Mexico suffering from acute petrol shortage

Mexico is suffering an acute gasoline crisis, after the government shut down pipelines to combat widespread siphoning theft by organized crime.

By James Blears

Mexico's new President Andres Manuel Lopez Obrador has shut down gasoline pipelines, because drug cartels are tapping in and siphoning vast off amounts to illegally sell, costing the Mexican economy billions of dollars. 

Alternative transportation via road by fuel tankers and by rail is far slower, and has caused acute shortages in ten states, including the area around Mexico City.

Queues are stretching kilometers day and night to gasoline stations, as frustrated motorists are waiting for hours to buy petrol.

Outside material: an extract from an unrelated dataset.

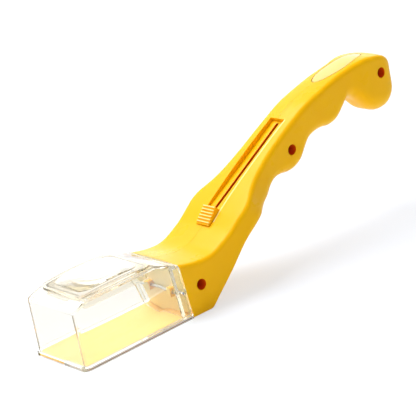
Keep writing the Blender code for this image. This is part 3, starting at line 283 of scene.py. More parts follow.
# %% Moulded ABS
PEEL_SIZE = 0.0045
PEEL_DEPTH = 0.00006
GRAIN_SIZE = 0.00035
GRAIN_DEPTH = 0.000006
HANDLING_SIZE = 0.022
EDGE_ROUND = 0.0005
SCATTER_SIZE = 0.0025
SCATTER_BY_COLOR = (1.0, 0.70, 0.08)
USUAL_NOISE = (0.3, 0.7)
ROUGHNESS_DRIFT = (-0.05, 0.06)
ABS_IOR = 1.53
ABS_SHEEN = 0.09


def noise(tree, place, size, detail=2.0):
    """Noise whose features are about one size across."""
    inputs = {"Vector": place, "Scale": 1 / size, "Detail": detail}
    return add_node(tree, "TexNoise", inputs)["Fac"]


def mottle(tree, color, shade, share):
    """A colour that drifts to a shade of itself: one minus the share of it, plus the share."""
    inputs = {0: share, 6: linear(color), 7: linear(shade)}
    return add_node(tree, "Mix", inputs, data_type="RGBA")[2]


def bump(tree, height, distance, **under):
    """A normal tilted by the slope of height times distance, over another normal if given."""
    return add_node(tree, "Bump", {"Height": height, "Distance": distance, **under})["Normal"]


def moulded_plastic(name, color, shade, roughness, scatter):
    """A moulded plastic: uneven colour and gloss, orange peel, grain and softened edges."""
    material, tree, shader = new_material(name)
    place = add_node(tree, "TexCoord", {})["Object"]
    handling = noise(tree, place, HANDLING_SIZE, 3.0)
    smoother, rougher = (roughness + change for change in ROUGHNESS_DRIFT)
    rounded = add_node(tree, "Bevel", {"Radius": EDGE_ROUND}, samples=4)["Normal"]
    waves = bump(tree, noise(tree, place, PEEL_SIZE), PEEL_DEPTH, Normal=rounded)
    pits = bump(tree, noise(tree, place, GRAIN_SIZE), GRAIN_DEPTH, Normal=waves)
    fill(
        shader,
        {
            "Base Color": mottle(tree, color, shade, handling),
            "Roughness": remap(tree, handling, *USUAL_NOISE, smoother, rougher),
            "Normal": pits,
            "IOR": ABS_IOR,
            "Specular IOR Level": ABS_SHEEN,
            "Subsurface Weight": scatter,
            "Subsurface Radius": SCATTER_BY_COLOR,
            "Subsurface Scale": SCATTER_SIZE,
        },
    )
    return material


print("orange peel:", 1000 * PEEL_SIZE, "mm, grain:", 1000 * GRAIN_SIZE, "mm across")

# %% The colours of ABS and acetal
yellow_abs = moulded_plastic("yellow moulded ABS", "#FFBE00", "#FCB900", 0.30, 0.25)
amber_abs = moulded_plastic("amber moulded ABS", "#FFBE10", "#FCB80C", 0.30, 0.25)
inlay_abs = moulded_plastic("polished pale yellow ABS", "#F4D080", "#F2CB76", 0.18, 0.15)
# Painted light, for the front wall seen through the clear box.
painted_light_abs = moulded_plastic("ABS front wall painted pale as light through the box", "#FFF0B4", "#FFECA8", 0.3, 0.1)
# Painted highlight, for the slot's near rim and the button's crests.
painted_highlight_abs = moulded_plastic("ABS painted pale as a highlight", "#FFE590", "#FFDF84", 0.22, 0.1)
shaded_abs = moulded_plastic("shaded amber groove of the ABS", "#B89400", "#B08C00", 0.4, 0.0)
# Painted shade, for the screw recesses and the slit.
red_amber_shade_abs = moulded_plastic("ABS painted red-amber as shade in holes", "#F45C00", "#E04C00", 0.4, 0.1)
white_acetal = moulded_plastic("white moulded acetal", "#E8E7DE", "#DEDDD2", 0.42, 0.1)
abs_kinds = yellow_abs, amber_abs, inlay_abs, painted_light_abs, painted_highlight_abs, shaded_abs, red_amber_shade_abs
print("moulded plastics:", [m.name for m in (*abs_kinds, white_acetal)])

# %% [markdown]
# ## Clear styrene and acrylic
# The box, its rails and the lens frame are moulded clear styrene, and the lens is polished
# acrylic. Both are glass to the renderer: full transmission and the plastic's own IOR, with
# walls of real thickness, so the edges bend the light as the real ones do. A shadow ray would
# be stopped by glass, and the lemon floor would go dark, so it passes as through clear film.
# Fine scratches and flow marks from the mould show as a slight change of gloss.
#
# Clear plastic is never quite clear. It takes out a little light for each millimetre, so a
# wall seen flat on looks white, and light that runs along a wall and out at its edge comes
# back cream to grey. That haze is what draws the box against white paper. The lens frame is a
# shade warmer. The downward faces at the lowest rim of its skirt are rougher and tinted darker,
# as painted shade.

# %% Clear plastics
SCRATCH_SIZE = 0.0012
SCRATCH_NOISE = (0.45, 0.75)
SCRATCH_ROUGHNESS = 0.05
FLOW_SIZE = 0.018
FLOW_DEPTH = 0.00002
STYRENE_IOR = 1.50
ACRYLIC_IOR = 1.49
HAZE_COLOR = "#E0DAC4"
FILM_COLOR = "#FBFBF8"


def clear_plastic(name, tint, ior, roughness, density):
    """A clear plastic that lets lamps through, with flow marks, scratches and a little haze.

    Light fades by e to the power of minus density times the metres that it travels inside.
    """
    material, tree, shader = new_material(name)
    place = add_node(tree, "TexCoord", {})["Object"]
    scratches = noise(tree, place, SCRATCH_SIZE, 4.0)
    scratched = roughness + SCRATCH_ROUGHNESS
    fill(
        shader,
        {
            "Base Color": linear(tint),
            "Roughness": remap(tree, scratches, *SCRATCH_NOISE, roughness, scratched),
            "Normal": bump(tree, noise(tree, place, FLOW_SIZE, 1.0), FLOW_DEPTH),
            "IOR": ior,
            "Transmission Weight": 1.0,
        },
    )
    film = add_node(tree, "BsdfTransparent", {"Color": linear(FILM_COLOR)})["BSDF"]
    shadow = add_node(tree, "LightPath", {})["Is Shadow Ray"]
    passing = mix_shaders(tree, shadow, shader.outputs["BSDF"], film)
    haze = add_node(tree, "VolumeAbsorption", {"Color": linear(HAZE_COLOR), "Density": density})
    fill(tree.nodes["Material Output"], {"Surface": passing, "Volume": haze["Volume"]})
    return material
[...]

Meanwhile, fifteen ocean tankers carrying more than seven million barrels of imported gasoline are bottlenecked in ports with more on the way. 

Mexico's Energy Minister Rocio Nahle says she has no information about this. But she admits transportation by road is slower.

President Lopez Obrador says Mexico doeshave enough fuel. However, the infrastructure in Mexico, especially in refineries which have not been updated in years, is failing.

The gasoline output of National Petroleum company, PEMEX, fell thirty-three percent between January and November last year. The outlook for this year is looking even bleaker.